→ Recorded data

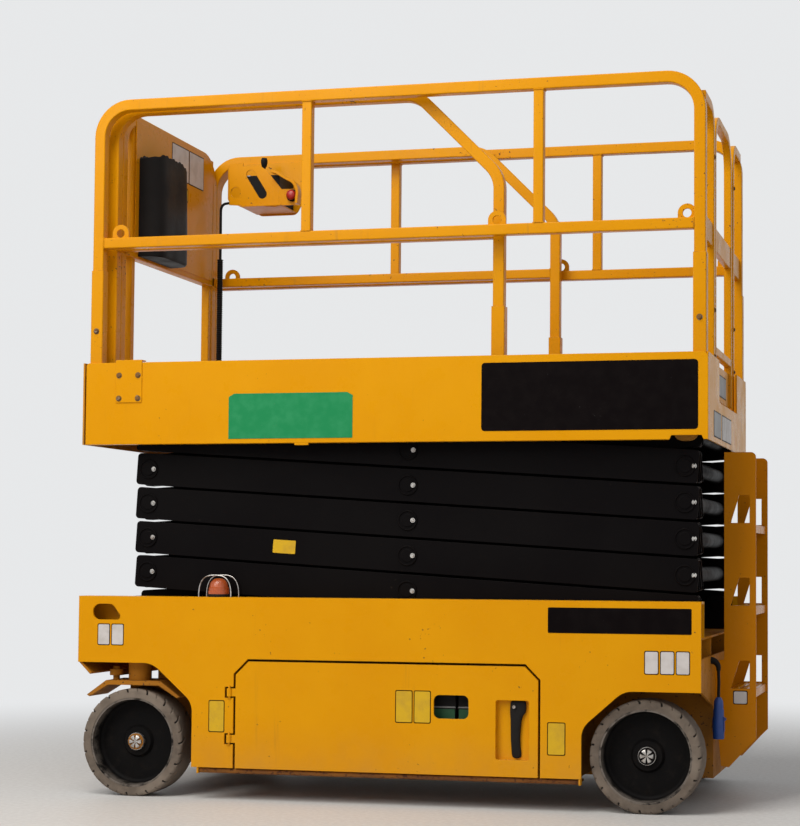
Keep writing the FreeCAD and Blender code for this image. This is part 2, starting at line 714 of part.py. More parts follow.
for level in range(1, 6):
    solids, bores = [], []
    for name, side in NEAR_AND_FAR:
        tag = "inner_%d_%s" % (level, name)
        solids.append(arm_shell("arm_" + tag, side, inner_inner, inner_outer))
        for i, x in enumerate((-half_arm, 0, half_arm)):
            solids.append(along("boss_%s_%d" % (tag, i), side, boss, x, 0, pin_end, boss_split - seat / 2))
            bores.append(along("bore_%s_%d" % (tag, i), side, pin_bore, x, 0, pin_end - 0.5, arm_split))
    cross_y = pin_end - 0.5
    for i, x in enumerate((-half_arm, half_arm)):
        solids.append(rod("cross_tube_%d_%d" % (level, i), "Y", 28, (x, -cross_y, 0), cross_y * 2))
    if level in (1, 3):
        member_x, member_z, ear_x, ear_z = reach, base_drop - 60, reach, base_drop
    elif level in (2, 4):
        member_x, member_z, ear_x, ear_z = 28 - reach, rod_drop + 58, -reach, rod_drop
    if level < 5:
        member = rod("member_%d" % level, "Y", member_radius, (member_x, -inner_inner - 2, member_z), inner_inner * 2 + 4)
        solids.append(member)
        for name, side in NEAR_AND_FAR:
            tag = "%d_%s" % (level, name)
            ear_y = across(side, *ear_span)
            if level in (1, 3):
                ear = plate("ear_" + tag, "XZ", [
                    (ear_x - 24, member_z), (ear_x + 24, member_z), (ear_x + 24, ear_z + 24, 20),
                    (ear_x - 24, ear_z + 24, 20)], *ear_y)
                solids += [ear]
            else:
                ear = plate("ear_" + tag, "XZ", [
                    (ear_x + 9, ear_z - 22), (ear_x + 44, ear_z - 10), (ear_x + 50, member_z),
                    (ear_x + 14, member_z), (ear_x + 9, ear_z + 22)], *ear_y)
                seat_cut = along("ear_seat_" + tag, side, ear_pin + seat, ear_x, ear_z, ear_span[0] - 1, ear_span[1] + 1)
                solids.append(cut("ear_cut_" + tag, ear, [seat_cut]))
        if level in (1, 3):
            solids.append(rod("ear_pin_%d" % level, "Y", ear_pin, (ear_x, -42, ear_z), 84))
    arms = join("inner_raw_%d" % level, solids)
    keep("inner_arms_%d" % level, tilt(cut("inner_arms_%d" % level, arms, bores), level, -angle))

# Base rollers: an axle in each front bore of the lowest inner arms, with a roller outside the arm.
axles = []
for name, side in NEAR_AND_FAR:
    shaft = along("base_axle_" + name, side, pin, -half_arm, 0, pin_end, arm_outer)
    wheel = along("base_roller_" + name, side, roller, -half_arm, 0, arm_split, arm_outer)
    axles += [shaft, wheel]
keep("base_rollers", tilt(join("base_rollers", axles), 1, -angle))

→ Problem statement
Copy the material above verbatim.

→ Response
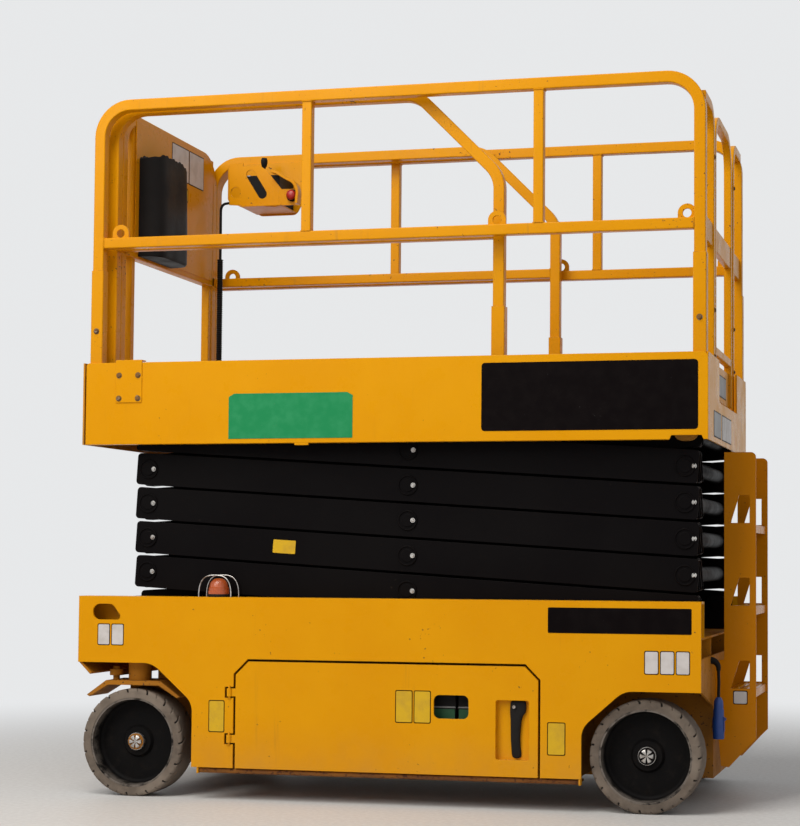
Keep writing the FreeCAD and Blender code for this image. This is part 2, starting at line 714 of part.py. More parts follow.
for level in range(1, 6):
    solids, bores = [], []
    for name, side in NEAR_AND_FAR:
        tag = "inner_%d_%s" % (level, name)
        solids.append(arm_shell("arm_" + tag, side, inner_inner, inner_outer))
        for i, x in enumerate((-half_arm, 0, half_arm)):
            solids.append(along("boss_%s_%d" % (tag, i), side, boss, x, 0, pin_end, boss_split - seat / 2))
            bores.append(along("bore_%s_%d" % (tag, i), side, pin_bore, x, 0, pin_end - 0.5, arm_split))
    cross_y = pin_end - 0.5
    for i, x in enumerate((-half_arm, half_arm)):
        solids.append(rod("cross_tube_%d_%d" % (level, i), "Y", 28, (x, -cross_y, 0), cross_y * 2))
    if level in (1, 3):
        member_x, member_z, ear_x, ear_z = reach, base_drop - 60, reach, base_drop
    elif level in (2, 4):
        member_x, member_z, ear_x, ear_z = 28 - reach, rod_drop + 58, -reach, rod_drop
    if level < 5:
        member = rod("member_%d" % level, "Y", member_radius, (member_x, -inner_inner - 2, member_z), inner_inner * 2 + 4)
        solids.append(member)
        for name, side in NEAR_AND_FAR:
            tag = "%d_%s" % (level, name)
            ear_y = across(side, *ear_span)
            if level in (1, 3):
                ear = plate("ear_" + tag, "XZ", [
                    (ear_x - 24, member_z), (ear_x + 24, member_z), (ear_x + 24, ear_z + 24, 20),
                    (ear_x - 24, ear_z + 24, 20)], *ear_y)
                solids += [ear]
            else:
                ear = plate("ear_" + tag, "XZ", [
                    (ear_x + 9, ear_z - 22), (ear_x + 44, ear_z - 10), (ear_x + 50, member_z),
                    (ear_x + 14, member_z), (ear_x + 9, ear_z + 22)], *ear_y)
                seat_cut = along("ear_seat_" + tag, side, ear_pin + seat, ear_x, ear_z, ear_span[0] - 1, ear_span[1] + 1)
                solids.append(cut("ear_cut_" + tag, ear, [seat_cut]))
        if level in (1, 3):
            solids.append(rod("ear_pin_%d" % level, "Y", ear_pin, (ear_x, -42, ear_z), 84))
    arms = join("inner_raw_%d" % level, solids)
    keep("inner_arms_%d" % level, tilt(cut("inner_arms_%d" % level, arms, bores), level, -angle))

# Base rollers: an axle in each front bore of the lowest inner arms, with a roller outside the arm.
axles = []
for name, side in NEAR_AND_FAR:
    shaft = along("base_axle_" + name, side, pin, -half_arm, 0, pin_end, arm_outer)
    wheel = along("base_roller_" + name, side, roller, -half_arm, 0, arm_split, arm_outer)
    axles += [shaft, wheel]
keep("base_rollers", tilt(join("base_rollers", axles), 1, -angle))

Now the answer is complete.